── DATASET ROWS
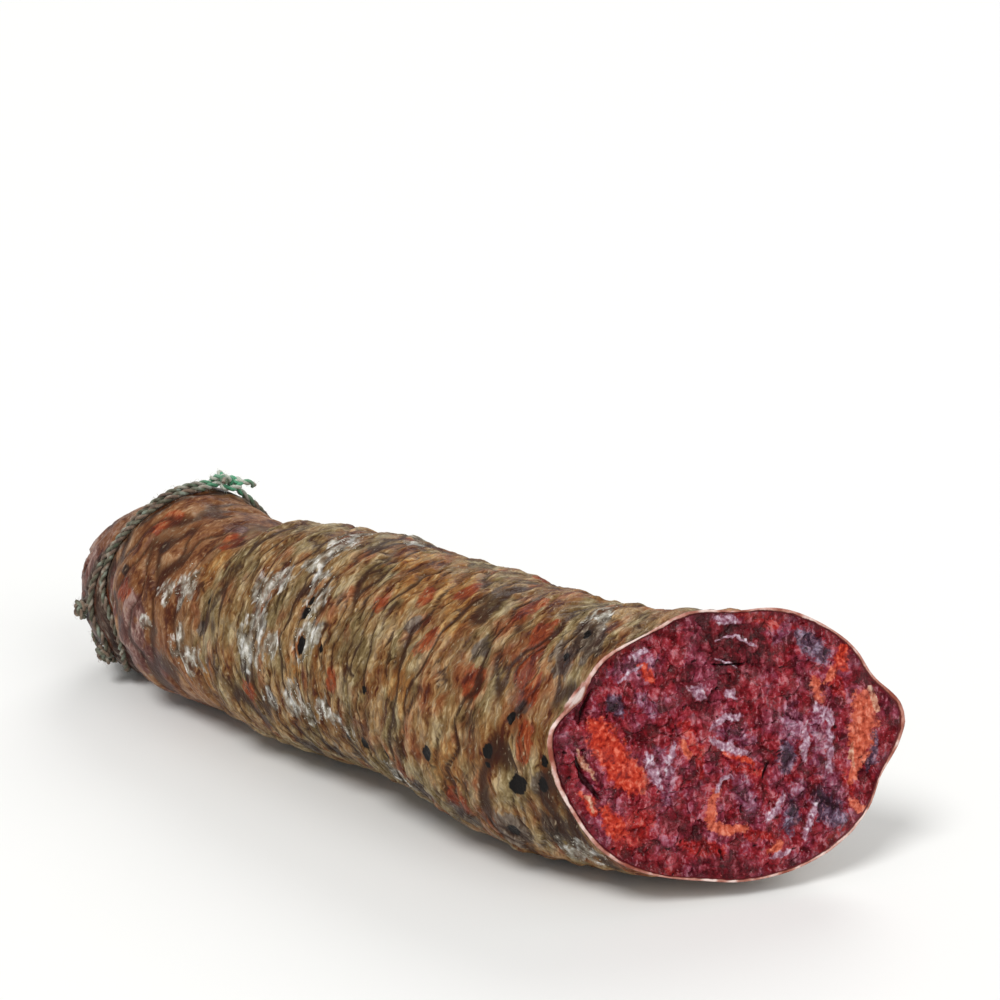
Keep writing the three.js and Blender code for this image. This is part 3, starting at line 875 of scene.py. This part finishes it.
# Relief and colour shares of the cut face, from places on it in mm
def faceSurface(u, v, fromEdge):
    look = meatLook
    noise = Noise(look["seed"])
    draw = np.random.default_rng(look["seed"])

    def layer(size, number):
        return flatNoise(noise, u, v, size, number)

    # places are bent, so that chunks and strokes have ragged edges
    bendU = 0.9 * layer(3.0, 1.0) + 0.35 * layer(0.9, 2.0)
    bendV = 0.9 * layer(3.0, 3.0) + 0.35 * layer(0.9, 4.0)
    wobble = 0.9 * layer(1.6, 5.0) + 0.5 * layer(0.7, 6.0)
    gap, tone = chunks(u + bendU, v + bendV, look["chunk"], draw)
    smallGap, _ = chunks(u + 0.7 * bendV, v - 0.7 * bendU, look["smallChunk"], draw)
    shares = {key: strokes(u + 0.8 * bendU, v + 0.8 * bendV, look[key], soft, taper, wobble)
              for key, (soft, taper) in look["strokeForms"].items()}
    cracks = strokes(u + 0.3 * bendU, v + 0.3 * bendV, look["cracks"], 0.25, 0.8, 0.3 * wobble)
    fat = np.maximum.reduce([shares[key] for key in ("deepOrange", "softOrange", "pale", "lilac")])
    lean = 1.0 - fat
    # seams are grooves between the chunks, later painted dark as shade
    seam = (1.0 - smoothRise(gap, 0.0, 0.24)) * lean
    smallSeam = (1.0 - smoothRise(smallGap, 0.0, 0.3)) * lean
    voids = smoothRise(layer(1.7, 9.0), 0.5, 0.75) * lean
    height = look["heights"]
    relief = height["broad"] * layer(5.0, 8.0) + height["seam"] * seam
    relief = relief + height["smallSeam"] * smallSeam + height["void"] * voids
    relief = relief + height["rough"] * layer(0.8, 7.0) * (1.0 - 0.7 * fat)
    relief = relief + height["chunk"] * (tone - 0.5) * lean + height["fat"] * fat
    relief = relief + height["crack"] * cracks
    relief = relief * smoothRise(fromEdge, 0.0, 0.05) - 0.15
    # the crack share, cracks and hollows together, is painted dark as shade
    shares.update(seam=seam, smallSeam=smallSeam, tone=tone, crack=np.maximum(cracks, 0.8 * voids),
                  dried=1.0 - smoothRise(fromEdge, 0.0, 0.16))
    return relief, shares


def cobble(points):
    u = points[..., 1] / body["cobbleSize"] * 2 * np.pi
    v = points[..., 2] / body["cobbleSize"] * 2 * np.pi
    bend, rate = body["cobbleBend"], body["cobbleBendRate"]
    across = np.sin(u + bend * np.sin(v * rate))
    return body["cobbleHeight"] * across * np.cos(v + bend * np.sin(u * rate))


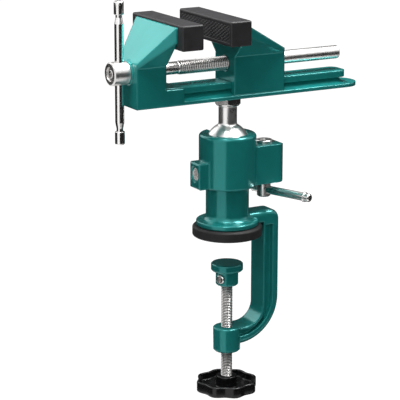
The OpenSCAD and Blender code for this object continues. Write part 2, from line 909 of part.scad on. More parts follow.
module lead_screw() {
  r_j = journal_d / 2;
  r_t = thread_d / 2;
  r_r = rod_d / 2;
  r_g = clip_groove_d / 2;
  groove_end_x = clip_x + clip_t + seat_gap;
  color(steel)
    difference() {
      lay_x(0, screw_z)
        turned([
          [0, journal_tip_x], [r_j - 0.4, journal_tip_x], [r_j, journal_tip_x + 0.4],
          [r_j, clip_x - seat_gap], [r_g, clip_x - seat_gap], [r_g, groove_end_x], [r_j, groove_end_x],
          [r_j, thread_x], [r_t - 0.1, thread_x + 0.9], [r_t, thread_x + 1],
          [r_t, thread_end_x - 0.8], [r_r, thread_end_x], [r_r, rod_end_x - 0.9],
          [r_r - 0.9, rod_end_x], [0, rod_end_x]
        ]);
      translate([bar_x, 0, screw_z - hub_d])
        cylinder(d = bar_d + 2 * run_gap, h = 2 * hub_d);
      lay_x(journal_tip_x - over, screw_z)
        cylinder(d = lock_d + 2 * seat_gap, h = bar_x - journal_tip_x + over);
    }
}

module screw_hub() {
  recess_d = 10.4;
  recess_t = 1;
  color(steel)
    difference() {
      lay_x(0, screw_z)
        bar(hub_d, hub_end_x, hub_x, 0.9, 0.5);
      lay_x(journal_tip_x - seat_gap, screw_z)
        cylinder(d = journal_d + 2 * seat_gap, h = hub_l);
      lay_x(hub_end_x - over, screw_z)
        cylinder(d = lock_d + 2 * seat_gap, h = bar_x - hub_end_x + over);
      lay_x(hub_end_x - over, screw_z)
        cylinder(d = recess_d, h = recess_t + over);
      translate([bar_x, 0, screw_z - hub_d])
        cylinder(d = bar_d + 2 * run_gap, h = 2 * hub_d);
    }
}

module hub_washer() {
  color(steel)
    difference() {
      lay_x(0, screw_z)
        bar(hub_d - 1, hub_x + seat_gap, hub_x + seat_gap + washer_t, 0.2, 0.2);
      lay_x(hub_x - over, screw_z)
        cylinder(d = journal_d + 2 * seat_gap, h = 10);
    }
}

module screw_clip() {
  color(steel)
    lay_x(0, screw_z)
      difference() {
        bar(journal_d + 5, clip_x, clip_x + clip_t, 0.1, 0.1);
        translate([0, 0, clip_x - over])
          cylinder(d = clip_groove_d + 2 * seat_gap, h = 10);
        translate([-1.6, 0, clip_x - over])
          cube([3.2, 20, 10]);
      }
}

module bar_lock_screw() {
  head_x = hub_end_x + 0.5;
  tip_x = bar_x - bar_d / 2 - run_gap;
  color(steel)
    lay_x(0, screw_z)
      difference() {
        bar(lock_d, head_x, tip_x, 0.4, 0.3);
        mirror([0, 0, 1])
          hex_socket(3, -head_x, 1.8);
      }
}

// Handle bar along Z, centred on the screw's axis
module tommy_bar() {
  r = bar_d / 2;
  neck_r = bar_neck_d / 2;
  spigot_r = bar_spigot_d / 2;
  end_z = bar_l / 2;
  knob_z = end_z - bar_knob_l;
  cone_z = knob_z - bar_neck_l;
  body_z = cone_z - bar_cone_l;
  color(steel)
    translate([bar_x, 0, screw_z])
      turned([
        [0, -end_z + 1.5], [spigot_r, -end_z + 1.5], [spigot_r, -knob_z + seat_gap],
        [neck_r, -knob_z + seat_gap], [neck_r, -cone_z], [r, -body_z],
        [r, body_z], [neck_r, cone_z], [neck_r, knob_z - seat_gap],
        [spigot_r, knob_z - seat_gap], [spigot_r, end_z - 1.5], [0, end_z - 1.5]
      ]);
}

// Knob pressed on an end of the handle bar, side 1 above and -1 below
module bar_knob(side) {
  color(steel)
    translate([bar_x, 0, screw_z])
      mirror([0, 0, side > 0 ? 0 : 1])
        difference() {
          bar(bar_knob_d, bar_l / 2 - bar_knob_l, bar_l / 2, 0.5, 0.9);
          translate([0, 0, bar_l / 2 - bar_knob_l - over])
            cylinder(d = bar_spigot_d + 2 * seat_gap, h = bar_knob_l - 1.5 + over + seat_gap);
        }
}

module bar_knob_upper() {
  bar_knob(1);
}

module bar_knob_lower() {
  bar_knob(-1);
}

module swivel_pad() {
  color(teal)
    difference() {
      union() {
        bar(pad_d, collar_top_z, pad_top_z, 0.8, 0.7);
        bar(collar_d, collar_z, collar_top_z + over, 0.8, 0);
      }
      translate([0, 0, collar_z - over])
        cylinder(d = spindle_d + 2 * run_gap, h = over + spindle_top_z - collar_z + seat_gap);
      rotate([0, 90, pad_screw_dir])
        translate([-pad_screw_z, 0, 0])
          cylinder(d = pad_shank_d + 2 * seat_gap, h = 20);
      rotate([0, 90, pad_screw_dir])
        translate([-pad_screw_z, 0, collar_d / 2 - 1])
          cylinder(d = pad_screw_head_d + 0.6, h = 10);
    }
}

module pad_screw() {
  head_r = collar_d / 2 - 1 + seat_gap;
  head_t = 2;
  slot_w = 1.1;
  color(steel)
    rotate([0, 90, pad_screw_dir])
      translate([-pad_screw_z, 0, 0])
        difference() {
          union() {
            bar(pad_shank_d, pad_groove_d / 2 + free_gap, head_r + over, 0.3, 0);
            bar(pad_screw_head_d, head_r, head_r + head_t, 0, 0.5);
          }
          translate([-10, -slot_w / 2, head_r + head_t - 0.9])
            cube([20, slot_w, 5]);
        }
}

module spindle() {
  r = spindle_d / 2;
  r_g = pad_groove_d / 2;
  groove_h = pad_shank_d / 2 + free_gap;
  color(steel)
    difference() {
      turned([
        [0, spindle_end_z], [r - 0.6, spindle_end_z], [r, spindle_end_z + 0.6],
        [r, pad_screw_z - groove_h], [r_g, pad_screw_z - groove_h],
        [r_g, pad_screw_z + groove_h], [r, pad_screw_z + groove_h],
        [r, spindle_top_z - 0.8], [r - 0.8, spindle_top_z], [0, spindle_top_z]
      ]);
      translate([0, 0, spindle_end_z - over])
        cylinder(d = 5 + 2 * seat_gap, h = 10);
    }
}

// Wavy outline of the hand wheel, set in by a
function wheel_outline(a) = [
  for (t = [0:3:357])
    let (r = wheel_d / 2 - a - lobe_depth * (1 - cos(wheel_lobes * (t - wheel_phase))) / 2)
      [r * cos(t), r * sin(t)]
];

module hand_wheel() {
  wall = 2.5;
  floor_t = 3;
  color(black)
    difference() {
      union() {
        difference() {
          translate([0, 0, wheel_bottom_z])
            linear_extrude(wheel_h)
              polygon(wheel_outline(0));
          translate([0, 0, wheel_bottom_z + floor_t])
            linear_extrude(wheel_h)
              polygon(wheel_outline(wall));
        }
        bar(wheel_hub_d, wheel_bottom_z, wheel_hub_rise - wheel_z, 0, 0.6);
      }
      translate([0, 0, spindle_end_z])
        cylinder(d = spindle_d + 2 * seat_gap, h = 20);
      translate([0, 0, wheel_bottom_z - over])
        cylinder(d = 5.4, h = 20);
      translate([0, 0, wheel_bottom_z - over])
        cylinder(d = 11, h = over + 2);
    }
}

module wheel_screw() {
  head_z = wheel_bottom_z + 2 - seat_gap;
  head_t = 1.7;
  color(steel)
    difference() {
      union() {
        bar(9.4, head_z - head_t, head_z, 0.6, 0);
        bar(5, head_z - 1, spindle_end_z + 7, 0, 0.5);
      }
      translate([-10, -0.6, head_z - head_t - over])
        cube([20, 1.2, over + 0.9]);
    }
}

clamp_frame();
bench_disc();
ball_seat();
socket_housing();
guide_screw();
brake_plunger();
cam_shaft();
cam_lever();
lever_knob();
ball_stud();
stud_nut();
base_rail();
fixed_cap();
lead_screw();
screw_hub();
hub_washer();
screw_clip();
bar_lock_screw();
tommy_bar();
bar_knob_upper();
bar_knob_lower();
moving_jaw();
moving_cap();
jaw_nut();
nut_lock_screw();
swivel_pad();
pad_screw();
spindle();
hand_wheel();
wheel_screw();
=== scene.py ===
"""Ball joint vise: finishes, cast and turned pieces, and a studio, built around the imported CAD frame.

Lengths are metres in the frame's own axes: the origin is on the post's axis at the bench top, +Z is up
and +X runs along the vise's screw from the handle to the rear.
"""

import json
import math

import bmesh
import bpy
import numpy as np
from bpy.props import FloatProperty, FloatVectorProperty, IntProperty, PointerProperty
from bpy.types import Operator, Panel, PropertyGroup
from mathutils import Matrix, Vector

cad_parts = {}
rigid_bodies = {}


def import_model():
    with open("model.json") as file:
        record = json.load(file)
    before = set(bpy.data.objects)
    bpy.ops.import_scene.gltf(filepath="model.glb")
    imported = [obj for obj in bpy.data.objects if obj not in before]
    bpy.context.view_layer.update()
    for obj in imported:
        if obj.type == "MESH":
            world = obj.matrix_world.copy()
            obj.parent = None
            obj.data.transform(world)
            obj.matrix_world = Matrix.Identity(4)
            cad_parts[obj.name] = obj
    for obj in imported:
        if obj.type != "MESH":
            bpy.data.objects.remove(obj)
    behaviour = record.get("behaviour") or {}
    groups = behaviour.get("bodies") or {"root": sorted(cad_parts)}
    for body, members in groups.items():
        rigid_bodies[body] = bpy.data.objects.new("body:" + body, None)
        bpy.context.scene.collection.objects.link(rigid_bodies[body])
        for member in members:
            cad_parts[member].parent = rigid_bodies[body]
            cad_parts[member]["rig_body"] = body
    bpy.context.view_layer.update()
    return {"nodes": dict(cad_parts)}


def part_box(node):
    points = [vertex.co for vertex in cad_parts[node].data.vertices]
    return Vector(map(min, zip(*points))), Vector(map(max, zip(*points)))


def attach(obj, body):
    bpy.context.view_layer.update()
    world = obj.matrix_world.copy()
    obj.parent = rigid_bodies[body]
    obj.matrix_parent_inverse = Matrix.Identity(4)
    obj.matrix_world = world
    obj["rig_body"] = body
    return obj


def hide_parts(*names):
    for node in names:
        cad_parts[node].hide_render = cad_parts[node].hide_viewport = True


bl_info = {
    "name": "Ball joint vise",
    "version": (1, 0, 0),
    "blender": (4, 5, 0),
    "location": "View3D > Sidebar > Vise",
    "description": "Builds the looks of a ball joint vise around its CAD frame",
    "category": "Object",
}

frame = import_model()
CAD = frame["nodes"]
MM = 0.001
# Play round a piece that sits in another
PLAY = 0.04 * MM
# Distance that keeps two points of a path from being welded
HAIR = 1e-6
# Turn between two faces from which their edge is shaded sharp
SHARP_DEG = 32.0
# Steps round a thread, and stations along one turn of its helix
THREAD_STEPS, THREAD_STATIONS = 64, 12
# Colour sockets of a Mix node, going in and coming out
MIX_IN, MIX_OUT = (6, 7), 2


# Settings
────
*TASK DESCRIPTION*.
Give back, verbatim, the lines from the top of the entries above through the line containing "return flatNoise(noise, u, v, size, number)".

*THE SOLUTION*.
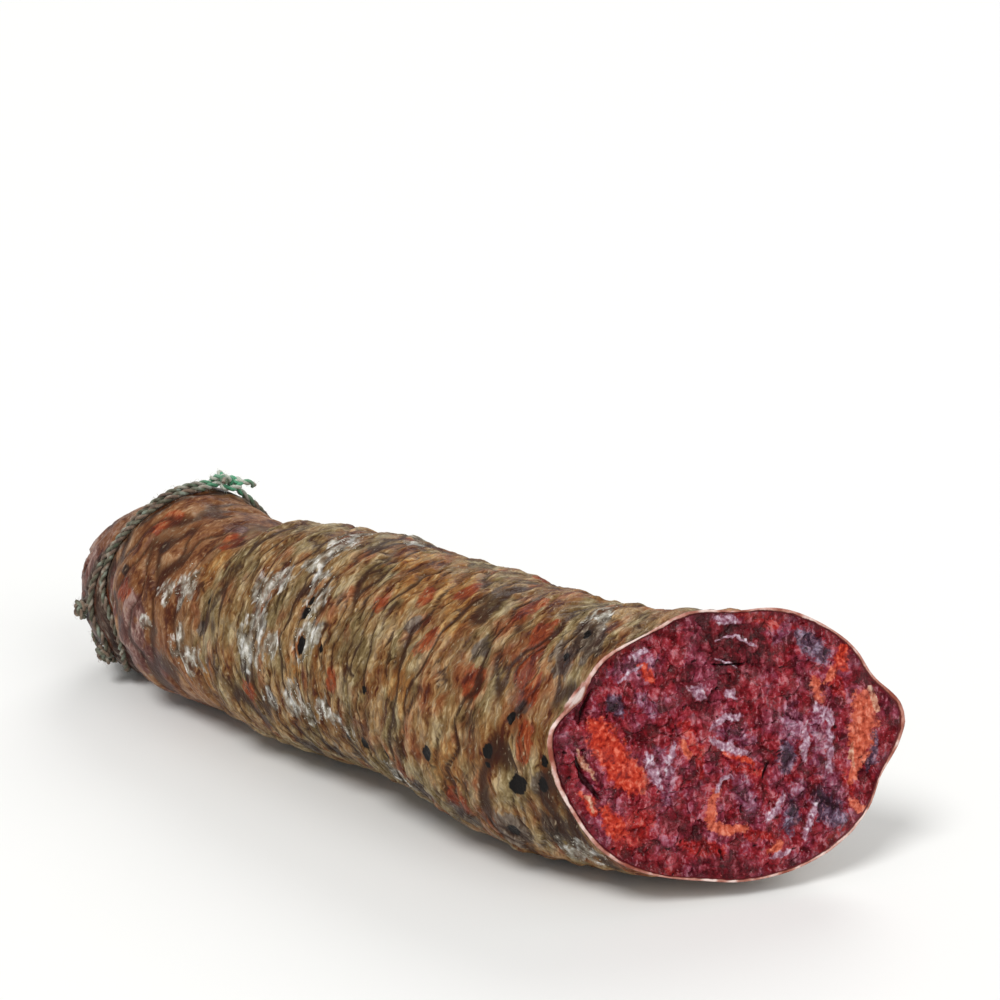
Keep writing the three.js and Blender code for this image. This is part 3, starting at line 875 of scene.py. This part finishes it.
# Relief and colour shares of the cut face, from places on it in mm
def faceSurface(u, v, fromEdge):
    look = meatLook
    noise = Noise(look["seed"])
    draw = np.random.default_rng(look["seed"])

    def layer(size, number):
        return flatNoise(noise, u, v, size, number)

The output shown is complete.